Ohio State University, The, Columbus OH

Investigators

Abstract

The topics in this proposal fall within the area of number theory. This is a fundamental area in mathematics interested in understanding the integers. There is deep information about the integers encoded in certain analytic objects called L-functions. And there have been many fruitful interactions between L-functions and computational methods. Such interactions started with the Riemann zeta function which, famously, Riemann computed numerically. The role of computation in analytic number theory has continued to grow since then. The proposer will investigate certain L-functions from a computational viewpoint. This includes investigating their computational complexity, the derivation of new fast algorithms, with an application to learning about integer factorization, and the use of computation as an experimental tool in the study of L-functions. The proposer will study several independent topics in analytic and computational number theory. The main topic is to investigate connections between subconvexity estimates of the Riemann zeta function, on the one hand, and its computational complexity on the other.

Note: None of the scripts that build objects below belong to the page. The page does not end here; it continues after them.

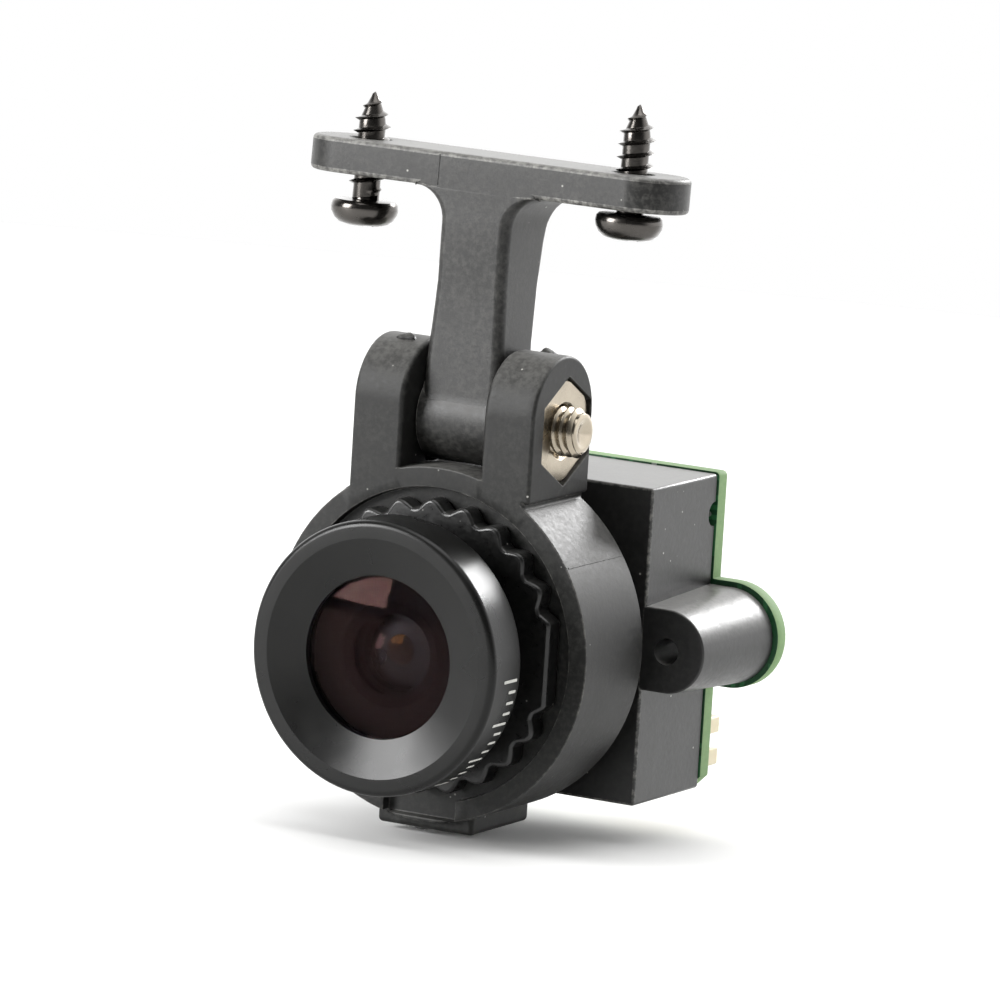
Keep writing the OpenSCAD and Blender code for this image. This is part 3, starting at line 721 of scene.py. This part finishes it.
def solder_mask(name):
    """Green epoxy mask over copper: glossy, with bundles of tracks 0.3 mm wide and small tinned
    vias showing through. The tracks run across the board in some areas and up it in others."""
    material, shader, place = surface(name, roughness=0.3, ior=1.55)
    links = material.node_tree.links

    def calculate(operation, *values):
        node = add_node(material, "ShaderNodeMath", dict(enumerate(values)), operation=operation)
        return node.outputs["Value"]

    flat = add_node(material, "ShaderNodeMapping", {
        "Vector": place, "Rotation": (-stored_tilt, 0, 0), "Scale": (1 / MM, 1 / MM, 1 / MM)})
    split = add_node(material, "ShaderNodeSeparateXYZ", {"Vector": flat.outputs["Vector"]})
    runs = []
    for along, across in (("X", "Z"), ("Z", "X")):
        lane = calculate("DIVIDE", split.outputs[across], 0.6)
        line = calculate("LESS_THAN", calculate("PINGPONG", calculate("ADD", lane, 40.0), 0.5), 0.24)
        number = calculate("MULTIPLY", calculate("ROUND", lane), 3.7)
        stretch = add_node(material, "ShaderNodeCombineXYZ", {
            "X": calculate("MULTIPLY", split.outputs[along], 0.3), "Y": number, "Z": 0.0})
        present = add_node(material, "ShaderNodeTexNoise", {
            "Vector": stretch.outputs["Vector"], "Scale": 1.0, "Detail": 0.0})
        runs.append(calculate("MULTIPLY", line, calculate("GREATER_THAN", present.outputs["Fac"], 0.52)))
    areas = add_node(material, "ShaderNodeTexNoise", {
        "Vector": flat.outputs["Vector"], "Scale": 0.22, "Detail": 0.0})
    upright = calculate("GREATER_THAN", areas.outputs["Fac"], 0.5)
    tracks = add_node(material, "ShaderNodeMix", {
        "Factor": upright, 2: runs[0], 3: runs[1]}, data_type="FLOAT")
    holes = add_node(material, "ShaderNodeTexVoronoi", {"Vector": flat.outputs["Vector"], "Scale": 0.55})
    chosen = calculate("GREATER_THAN", holes.outputs["Color"], 0.45)
    via = calculate("MULTIPLY", calculate("LESS_THAN", holes.outputs["Distance"], 0.1), chosen)
    tone = add_node(material, "ShaderNodeMix", {
        "Factor": tracks.outputs[0], 6: srgb("#1d4a2c"), 7: srgb("#2f6a40")}, data_type="RGBA")
    tone = add_node(material, "ShaderNodeMix", {
        "Factor": via, 6: tone.outputs[2], 7: srgb("#9aa39a")}, data_type="RGBA")
    links.new(tone.outputs[2], shader.inputs["Base Color"])
    bump = add_node(material, "ShaderNodeBump", {
        "Height": tracks.outputs[0], "Strength": 0.5, "Distance": 0.035 * MM})
    links.new(bump.outputs["Normal"], shader.inputs["Normal"])
    return material


mask = solder_mask("green_solder_mask")
sawn = mottled("sawn_fibreglass", "#84a070", "#6a8b5a", 0.25, roughness=0.75)
half_line = [(board_half - 0.78, -board_half), (board_half, 0.78 - board_half), (board_half, -board_ear_r)]
half_line += arc(lug_x, 0, board_ear_r, -90, 90, 28) + [(board_half, board_ear_r)]
half_line += arc(board_half - 0.3, board_half - 0.3, 0.3, 0, 90, 4)
board_line = half_line + [(-x, z) for x, z in reversed(half_line)]
board = pushed("board", [(x, z + lens_z) for x, z in board_line], "Y", box_back, board_back)
for side in (-1, 1):
    combine(board, rod(board_hole_r, "Y", 0, 20, (side * lug_x, lens_z), 48))
    combine(board, rod(1.0, "Y", 0, 20, (side * corner, lens_z + side * corner), 32))
soften(board, 0.04, 2)
finished(board, mask, sawn)
for face in board.data.polygons:
    face.material_index = 0 if abs(face.normal.y) > 0.7 else 1
fit(board, None, "camera", "circuit_board", "sensor_board")

solder = bright_plate("tinned_solder", "#c9ccce", 0.28, 0.6)
epoxy = mottled("moulded_epoxy", "#242527", "#17181a", 0.12, roughness=0.5)
gilt = bright_plate("gold_flash", "#d8b36a", 0.25, 0.3)


def leg(along, out, high, width):
    """A gull-wing lead, bent down from a chip's side to the board. It points along +X."""
    line = [
        (0, high), (out * 0.35, high), (out * 0.6, 0.1), (out, 0.1), (out, 0), (out * 0.52, 0),
        (out * 0.28, high - 0.1), (0, high - 0.1)]
    return pushed("lead", line, "Y", along - width / 2, along + width / 2)


# The processor: a flat epoxy package with leads on its four sides
chip_centre, chip_half, chip_t = (-2.0, lens_z + 1.0), 3.5, 0.9
chip_outline = rounded(-chip_half, -chip_half, chip_half, chip_half, 0.12, 2)
chip = pushed("processor_body", chip_outline, "Z", 0.12, chip_t)
soften(chip, 0.08, 2)
combine(chip, rod(0.32, "Z", chip_t - 0.06, chip_t + 1, (-2.6, 2.6), 24))
leads = []
for quarter in range(4):
    for i in range(12):
        lead = leg((i - 5.5) * 0.5, 0.75, 0.55, 0.22)
        leads.append(moved(lead, shifted(chip_half - 0.05, 0, 0), turned(quarter * 90, "Z")))
onto_board = turned(-90, "X"), shifted(chip_centre[0], board_back, chip_centre[1])
fit(moved(chip, *onto_board), epoxy, "camera", "chip_epoxy", "dsp_chip")
fit(moved(joined(leads, "processor_leads"), *onto_board), solder, "camera", "tinned_brass")

# The regulator: a small three-lead package
regulator = block((-7.6, board_back + 0.1, lens_z - 5.9), (-4.7, board_back + 1.1, lens_z - 4.4))
soften(regulator, 0.12, 2)
fit(regulator, epoxy, "camera", "chip_epoxy", "voltage_regulator")
leads = []
for x, side in ((-7.1, 1), (-5.2, 1), (-6.15, -1)):
    lead = leg(0, 0.5, 0.6, 0.4)
    spot = shifted(x, board_back, lens_z - 5.15 + side * 0.7)
    leads.append(moved(lead, turned(-side * 90, "Z"), turned(-90, "X"), spot))
fit(joined(leads, "regulator_leads"), solder, "camera", "tinned_brass")

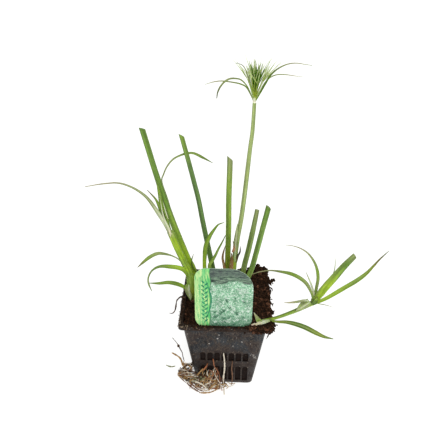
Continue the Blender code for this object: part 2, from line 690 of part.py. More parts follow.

Part of the novelty here is that these two aspects are weakly related in general. However, they connect strongly for the Riemann zeta function in the critical strip, and also for Dirichlet character sums to a power-full modulus, perhaps even for more number-theoretic objects. One goal of the project is to translate recent progress between the analytic and computational viewpoints. Another topic concerns the full moment conjectures of ``families'' of L-functions with symplectic or orthogonal symmetry. The proposer aims to derive uniform asymptotics for the full moment conjectures for such families, extending previous joint work with Michael Rubinstein in the unitary case. A third topic is to develop the recent algorithm for detecting squarefree numbers that was derived in joint work with Andrew Booker and Jon Keating, especially in relation to lower bounds for the growth rate of character sums over the primes.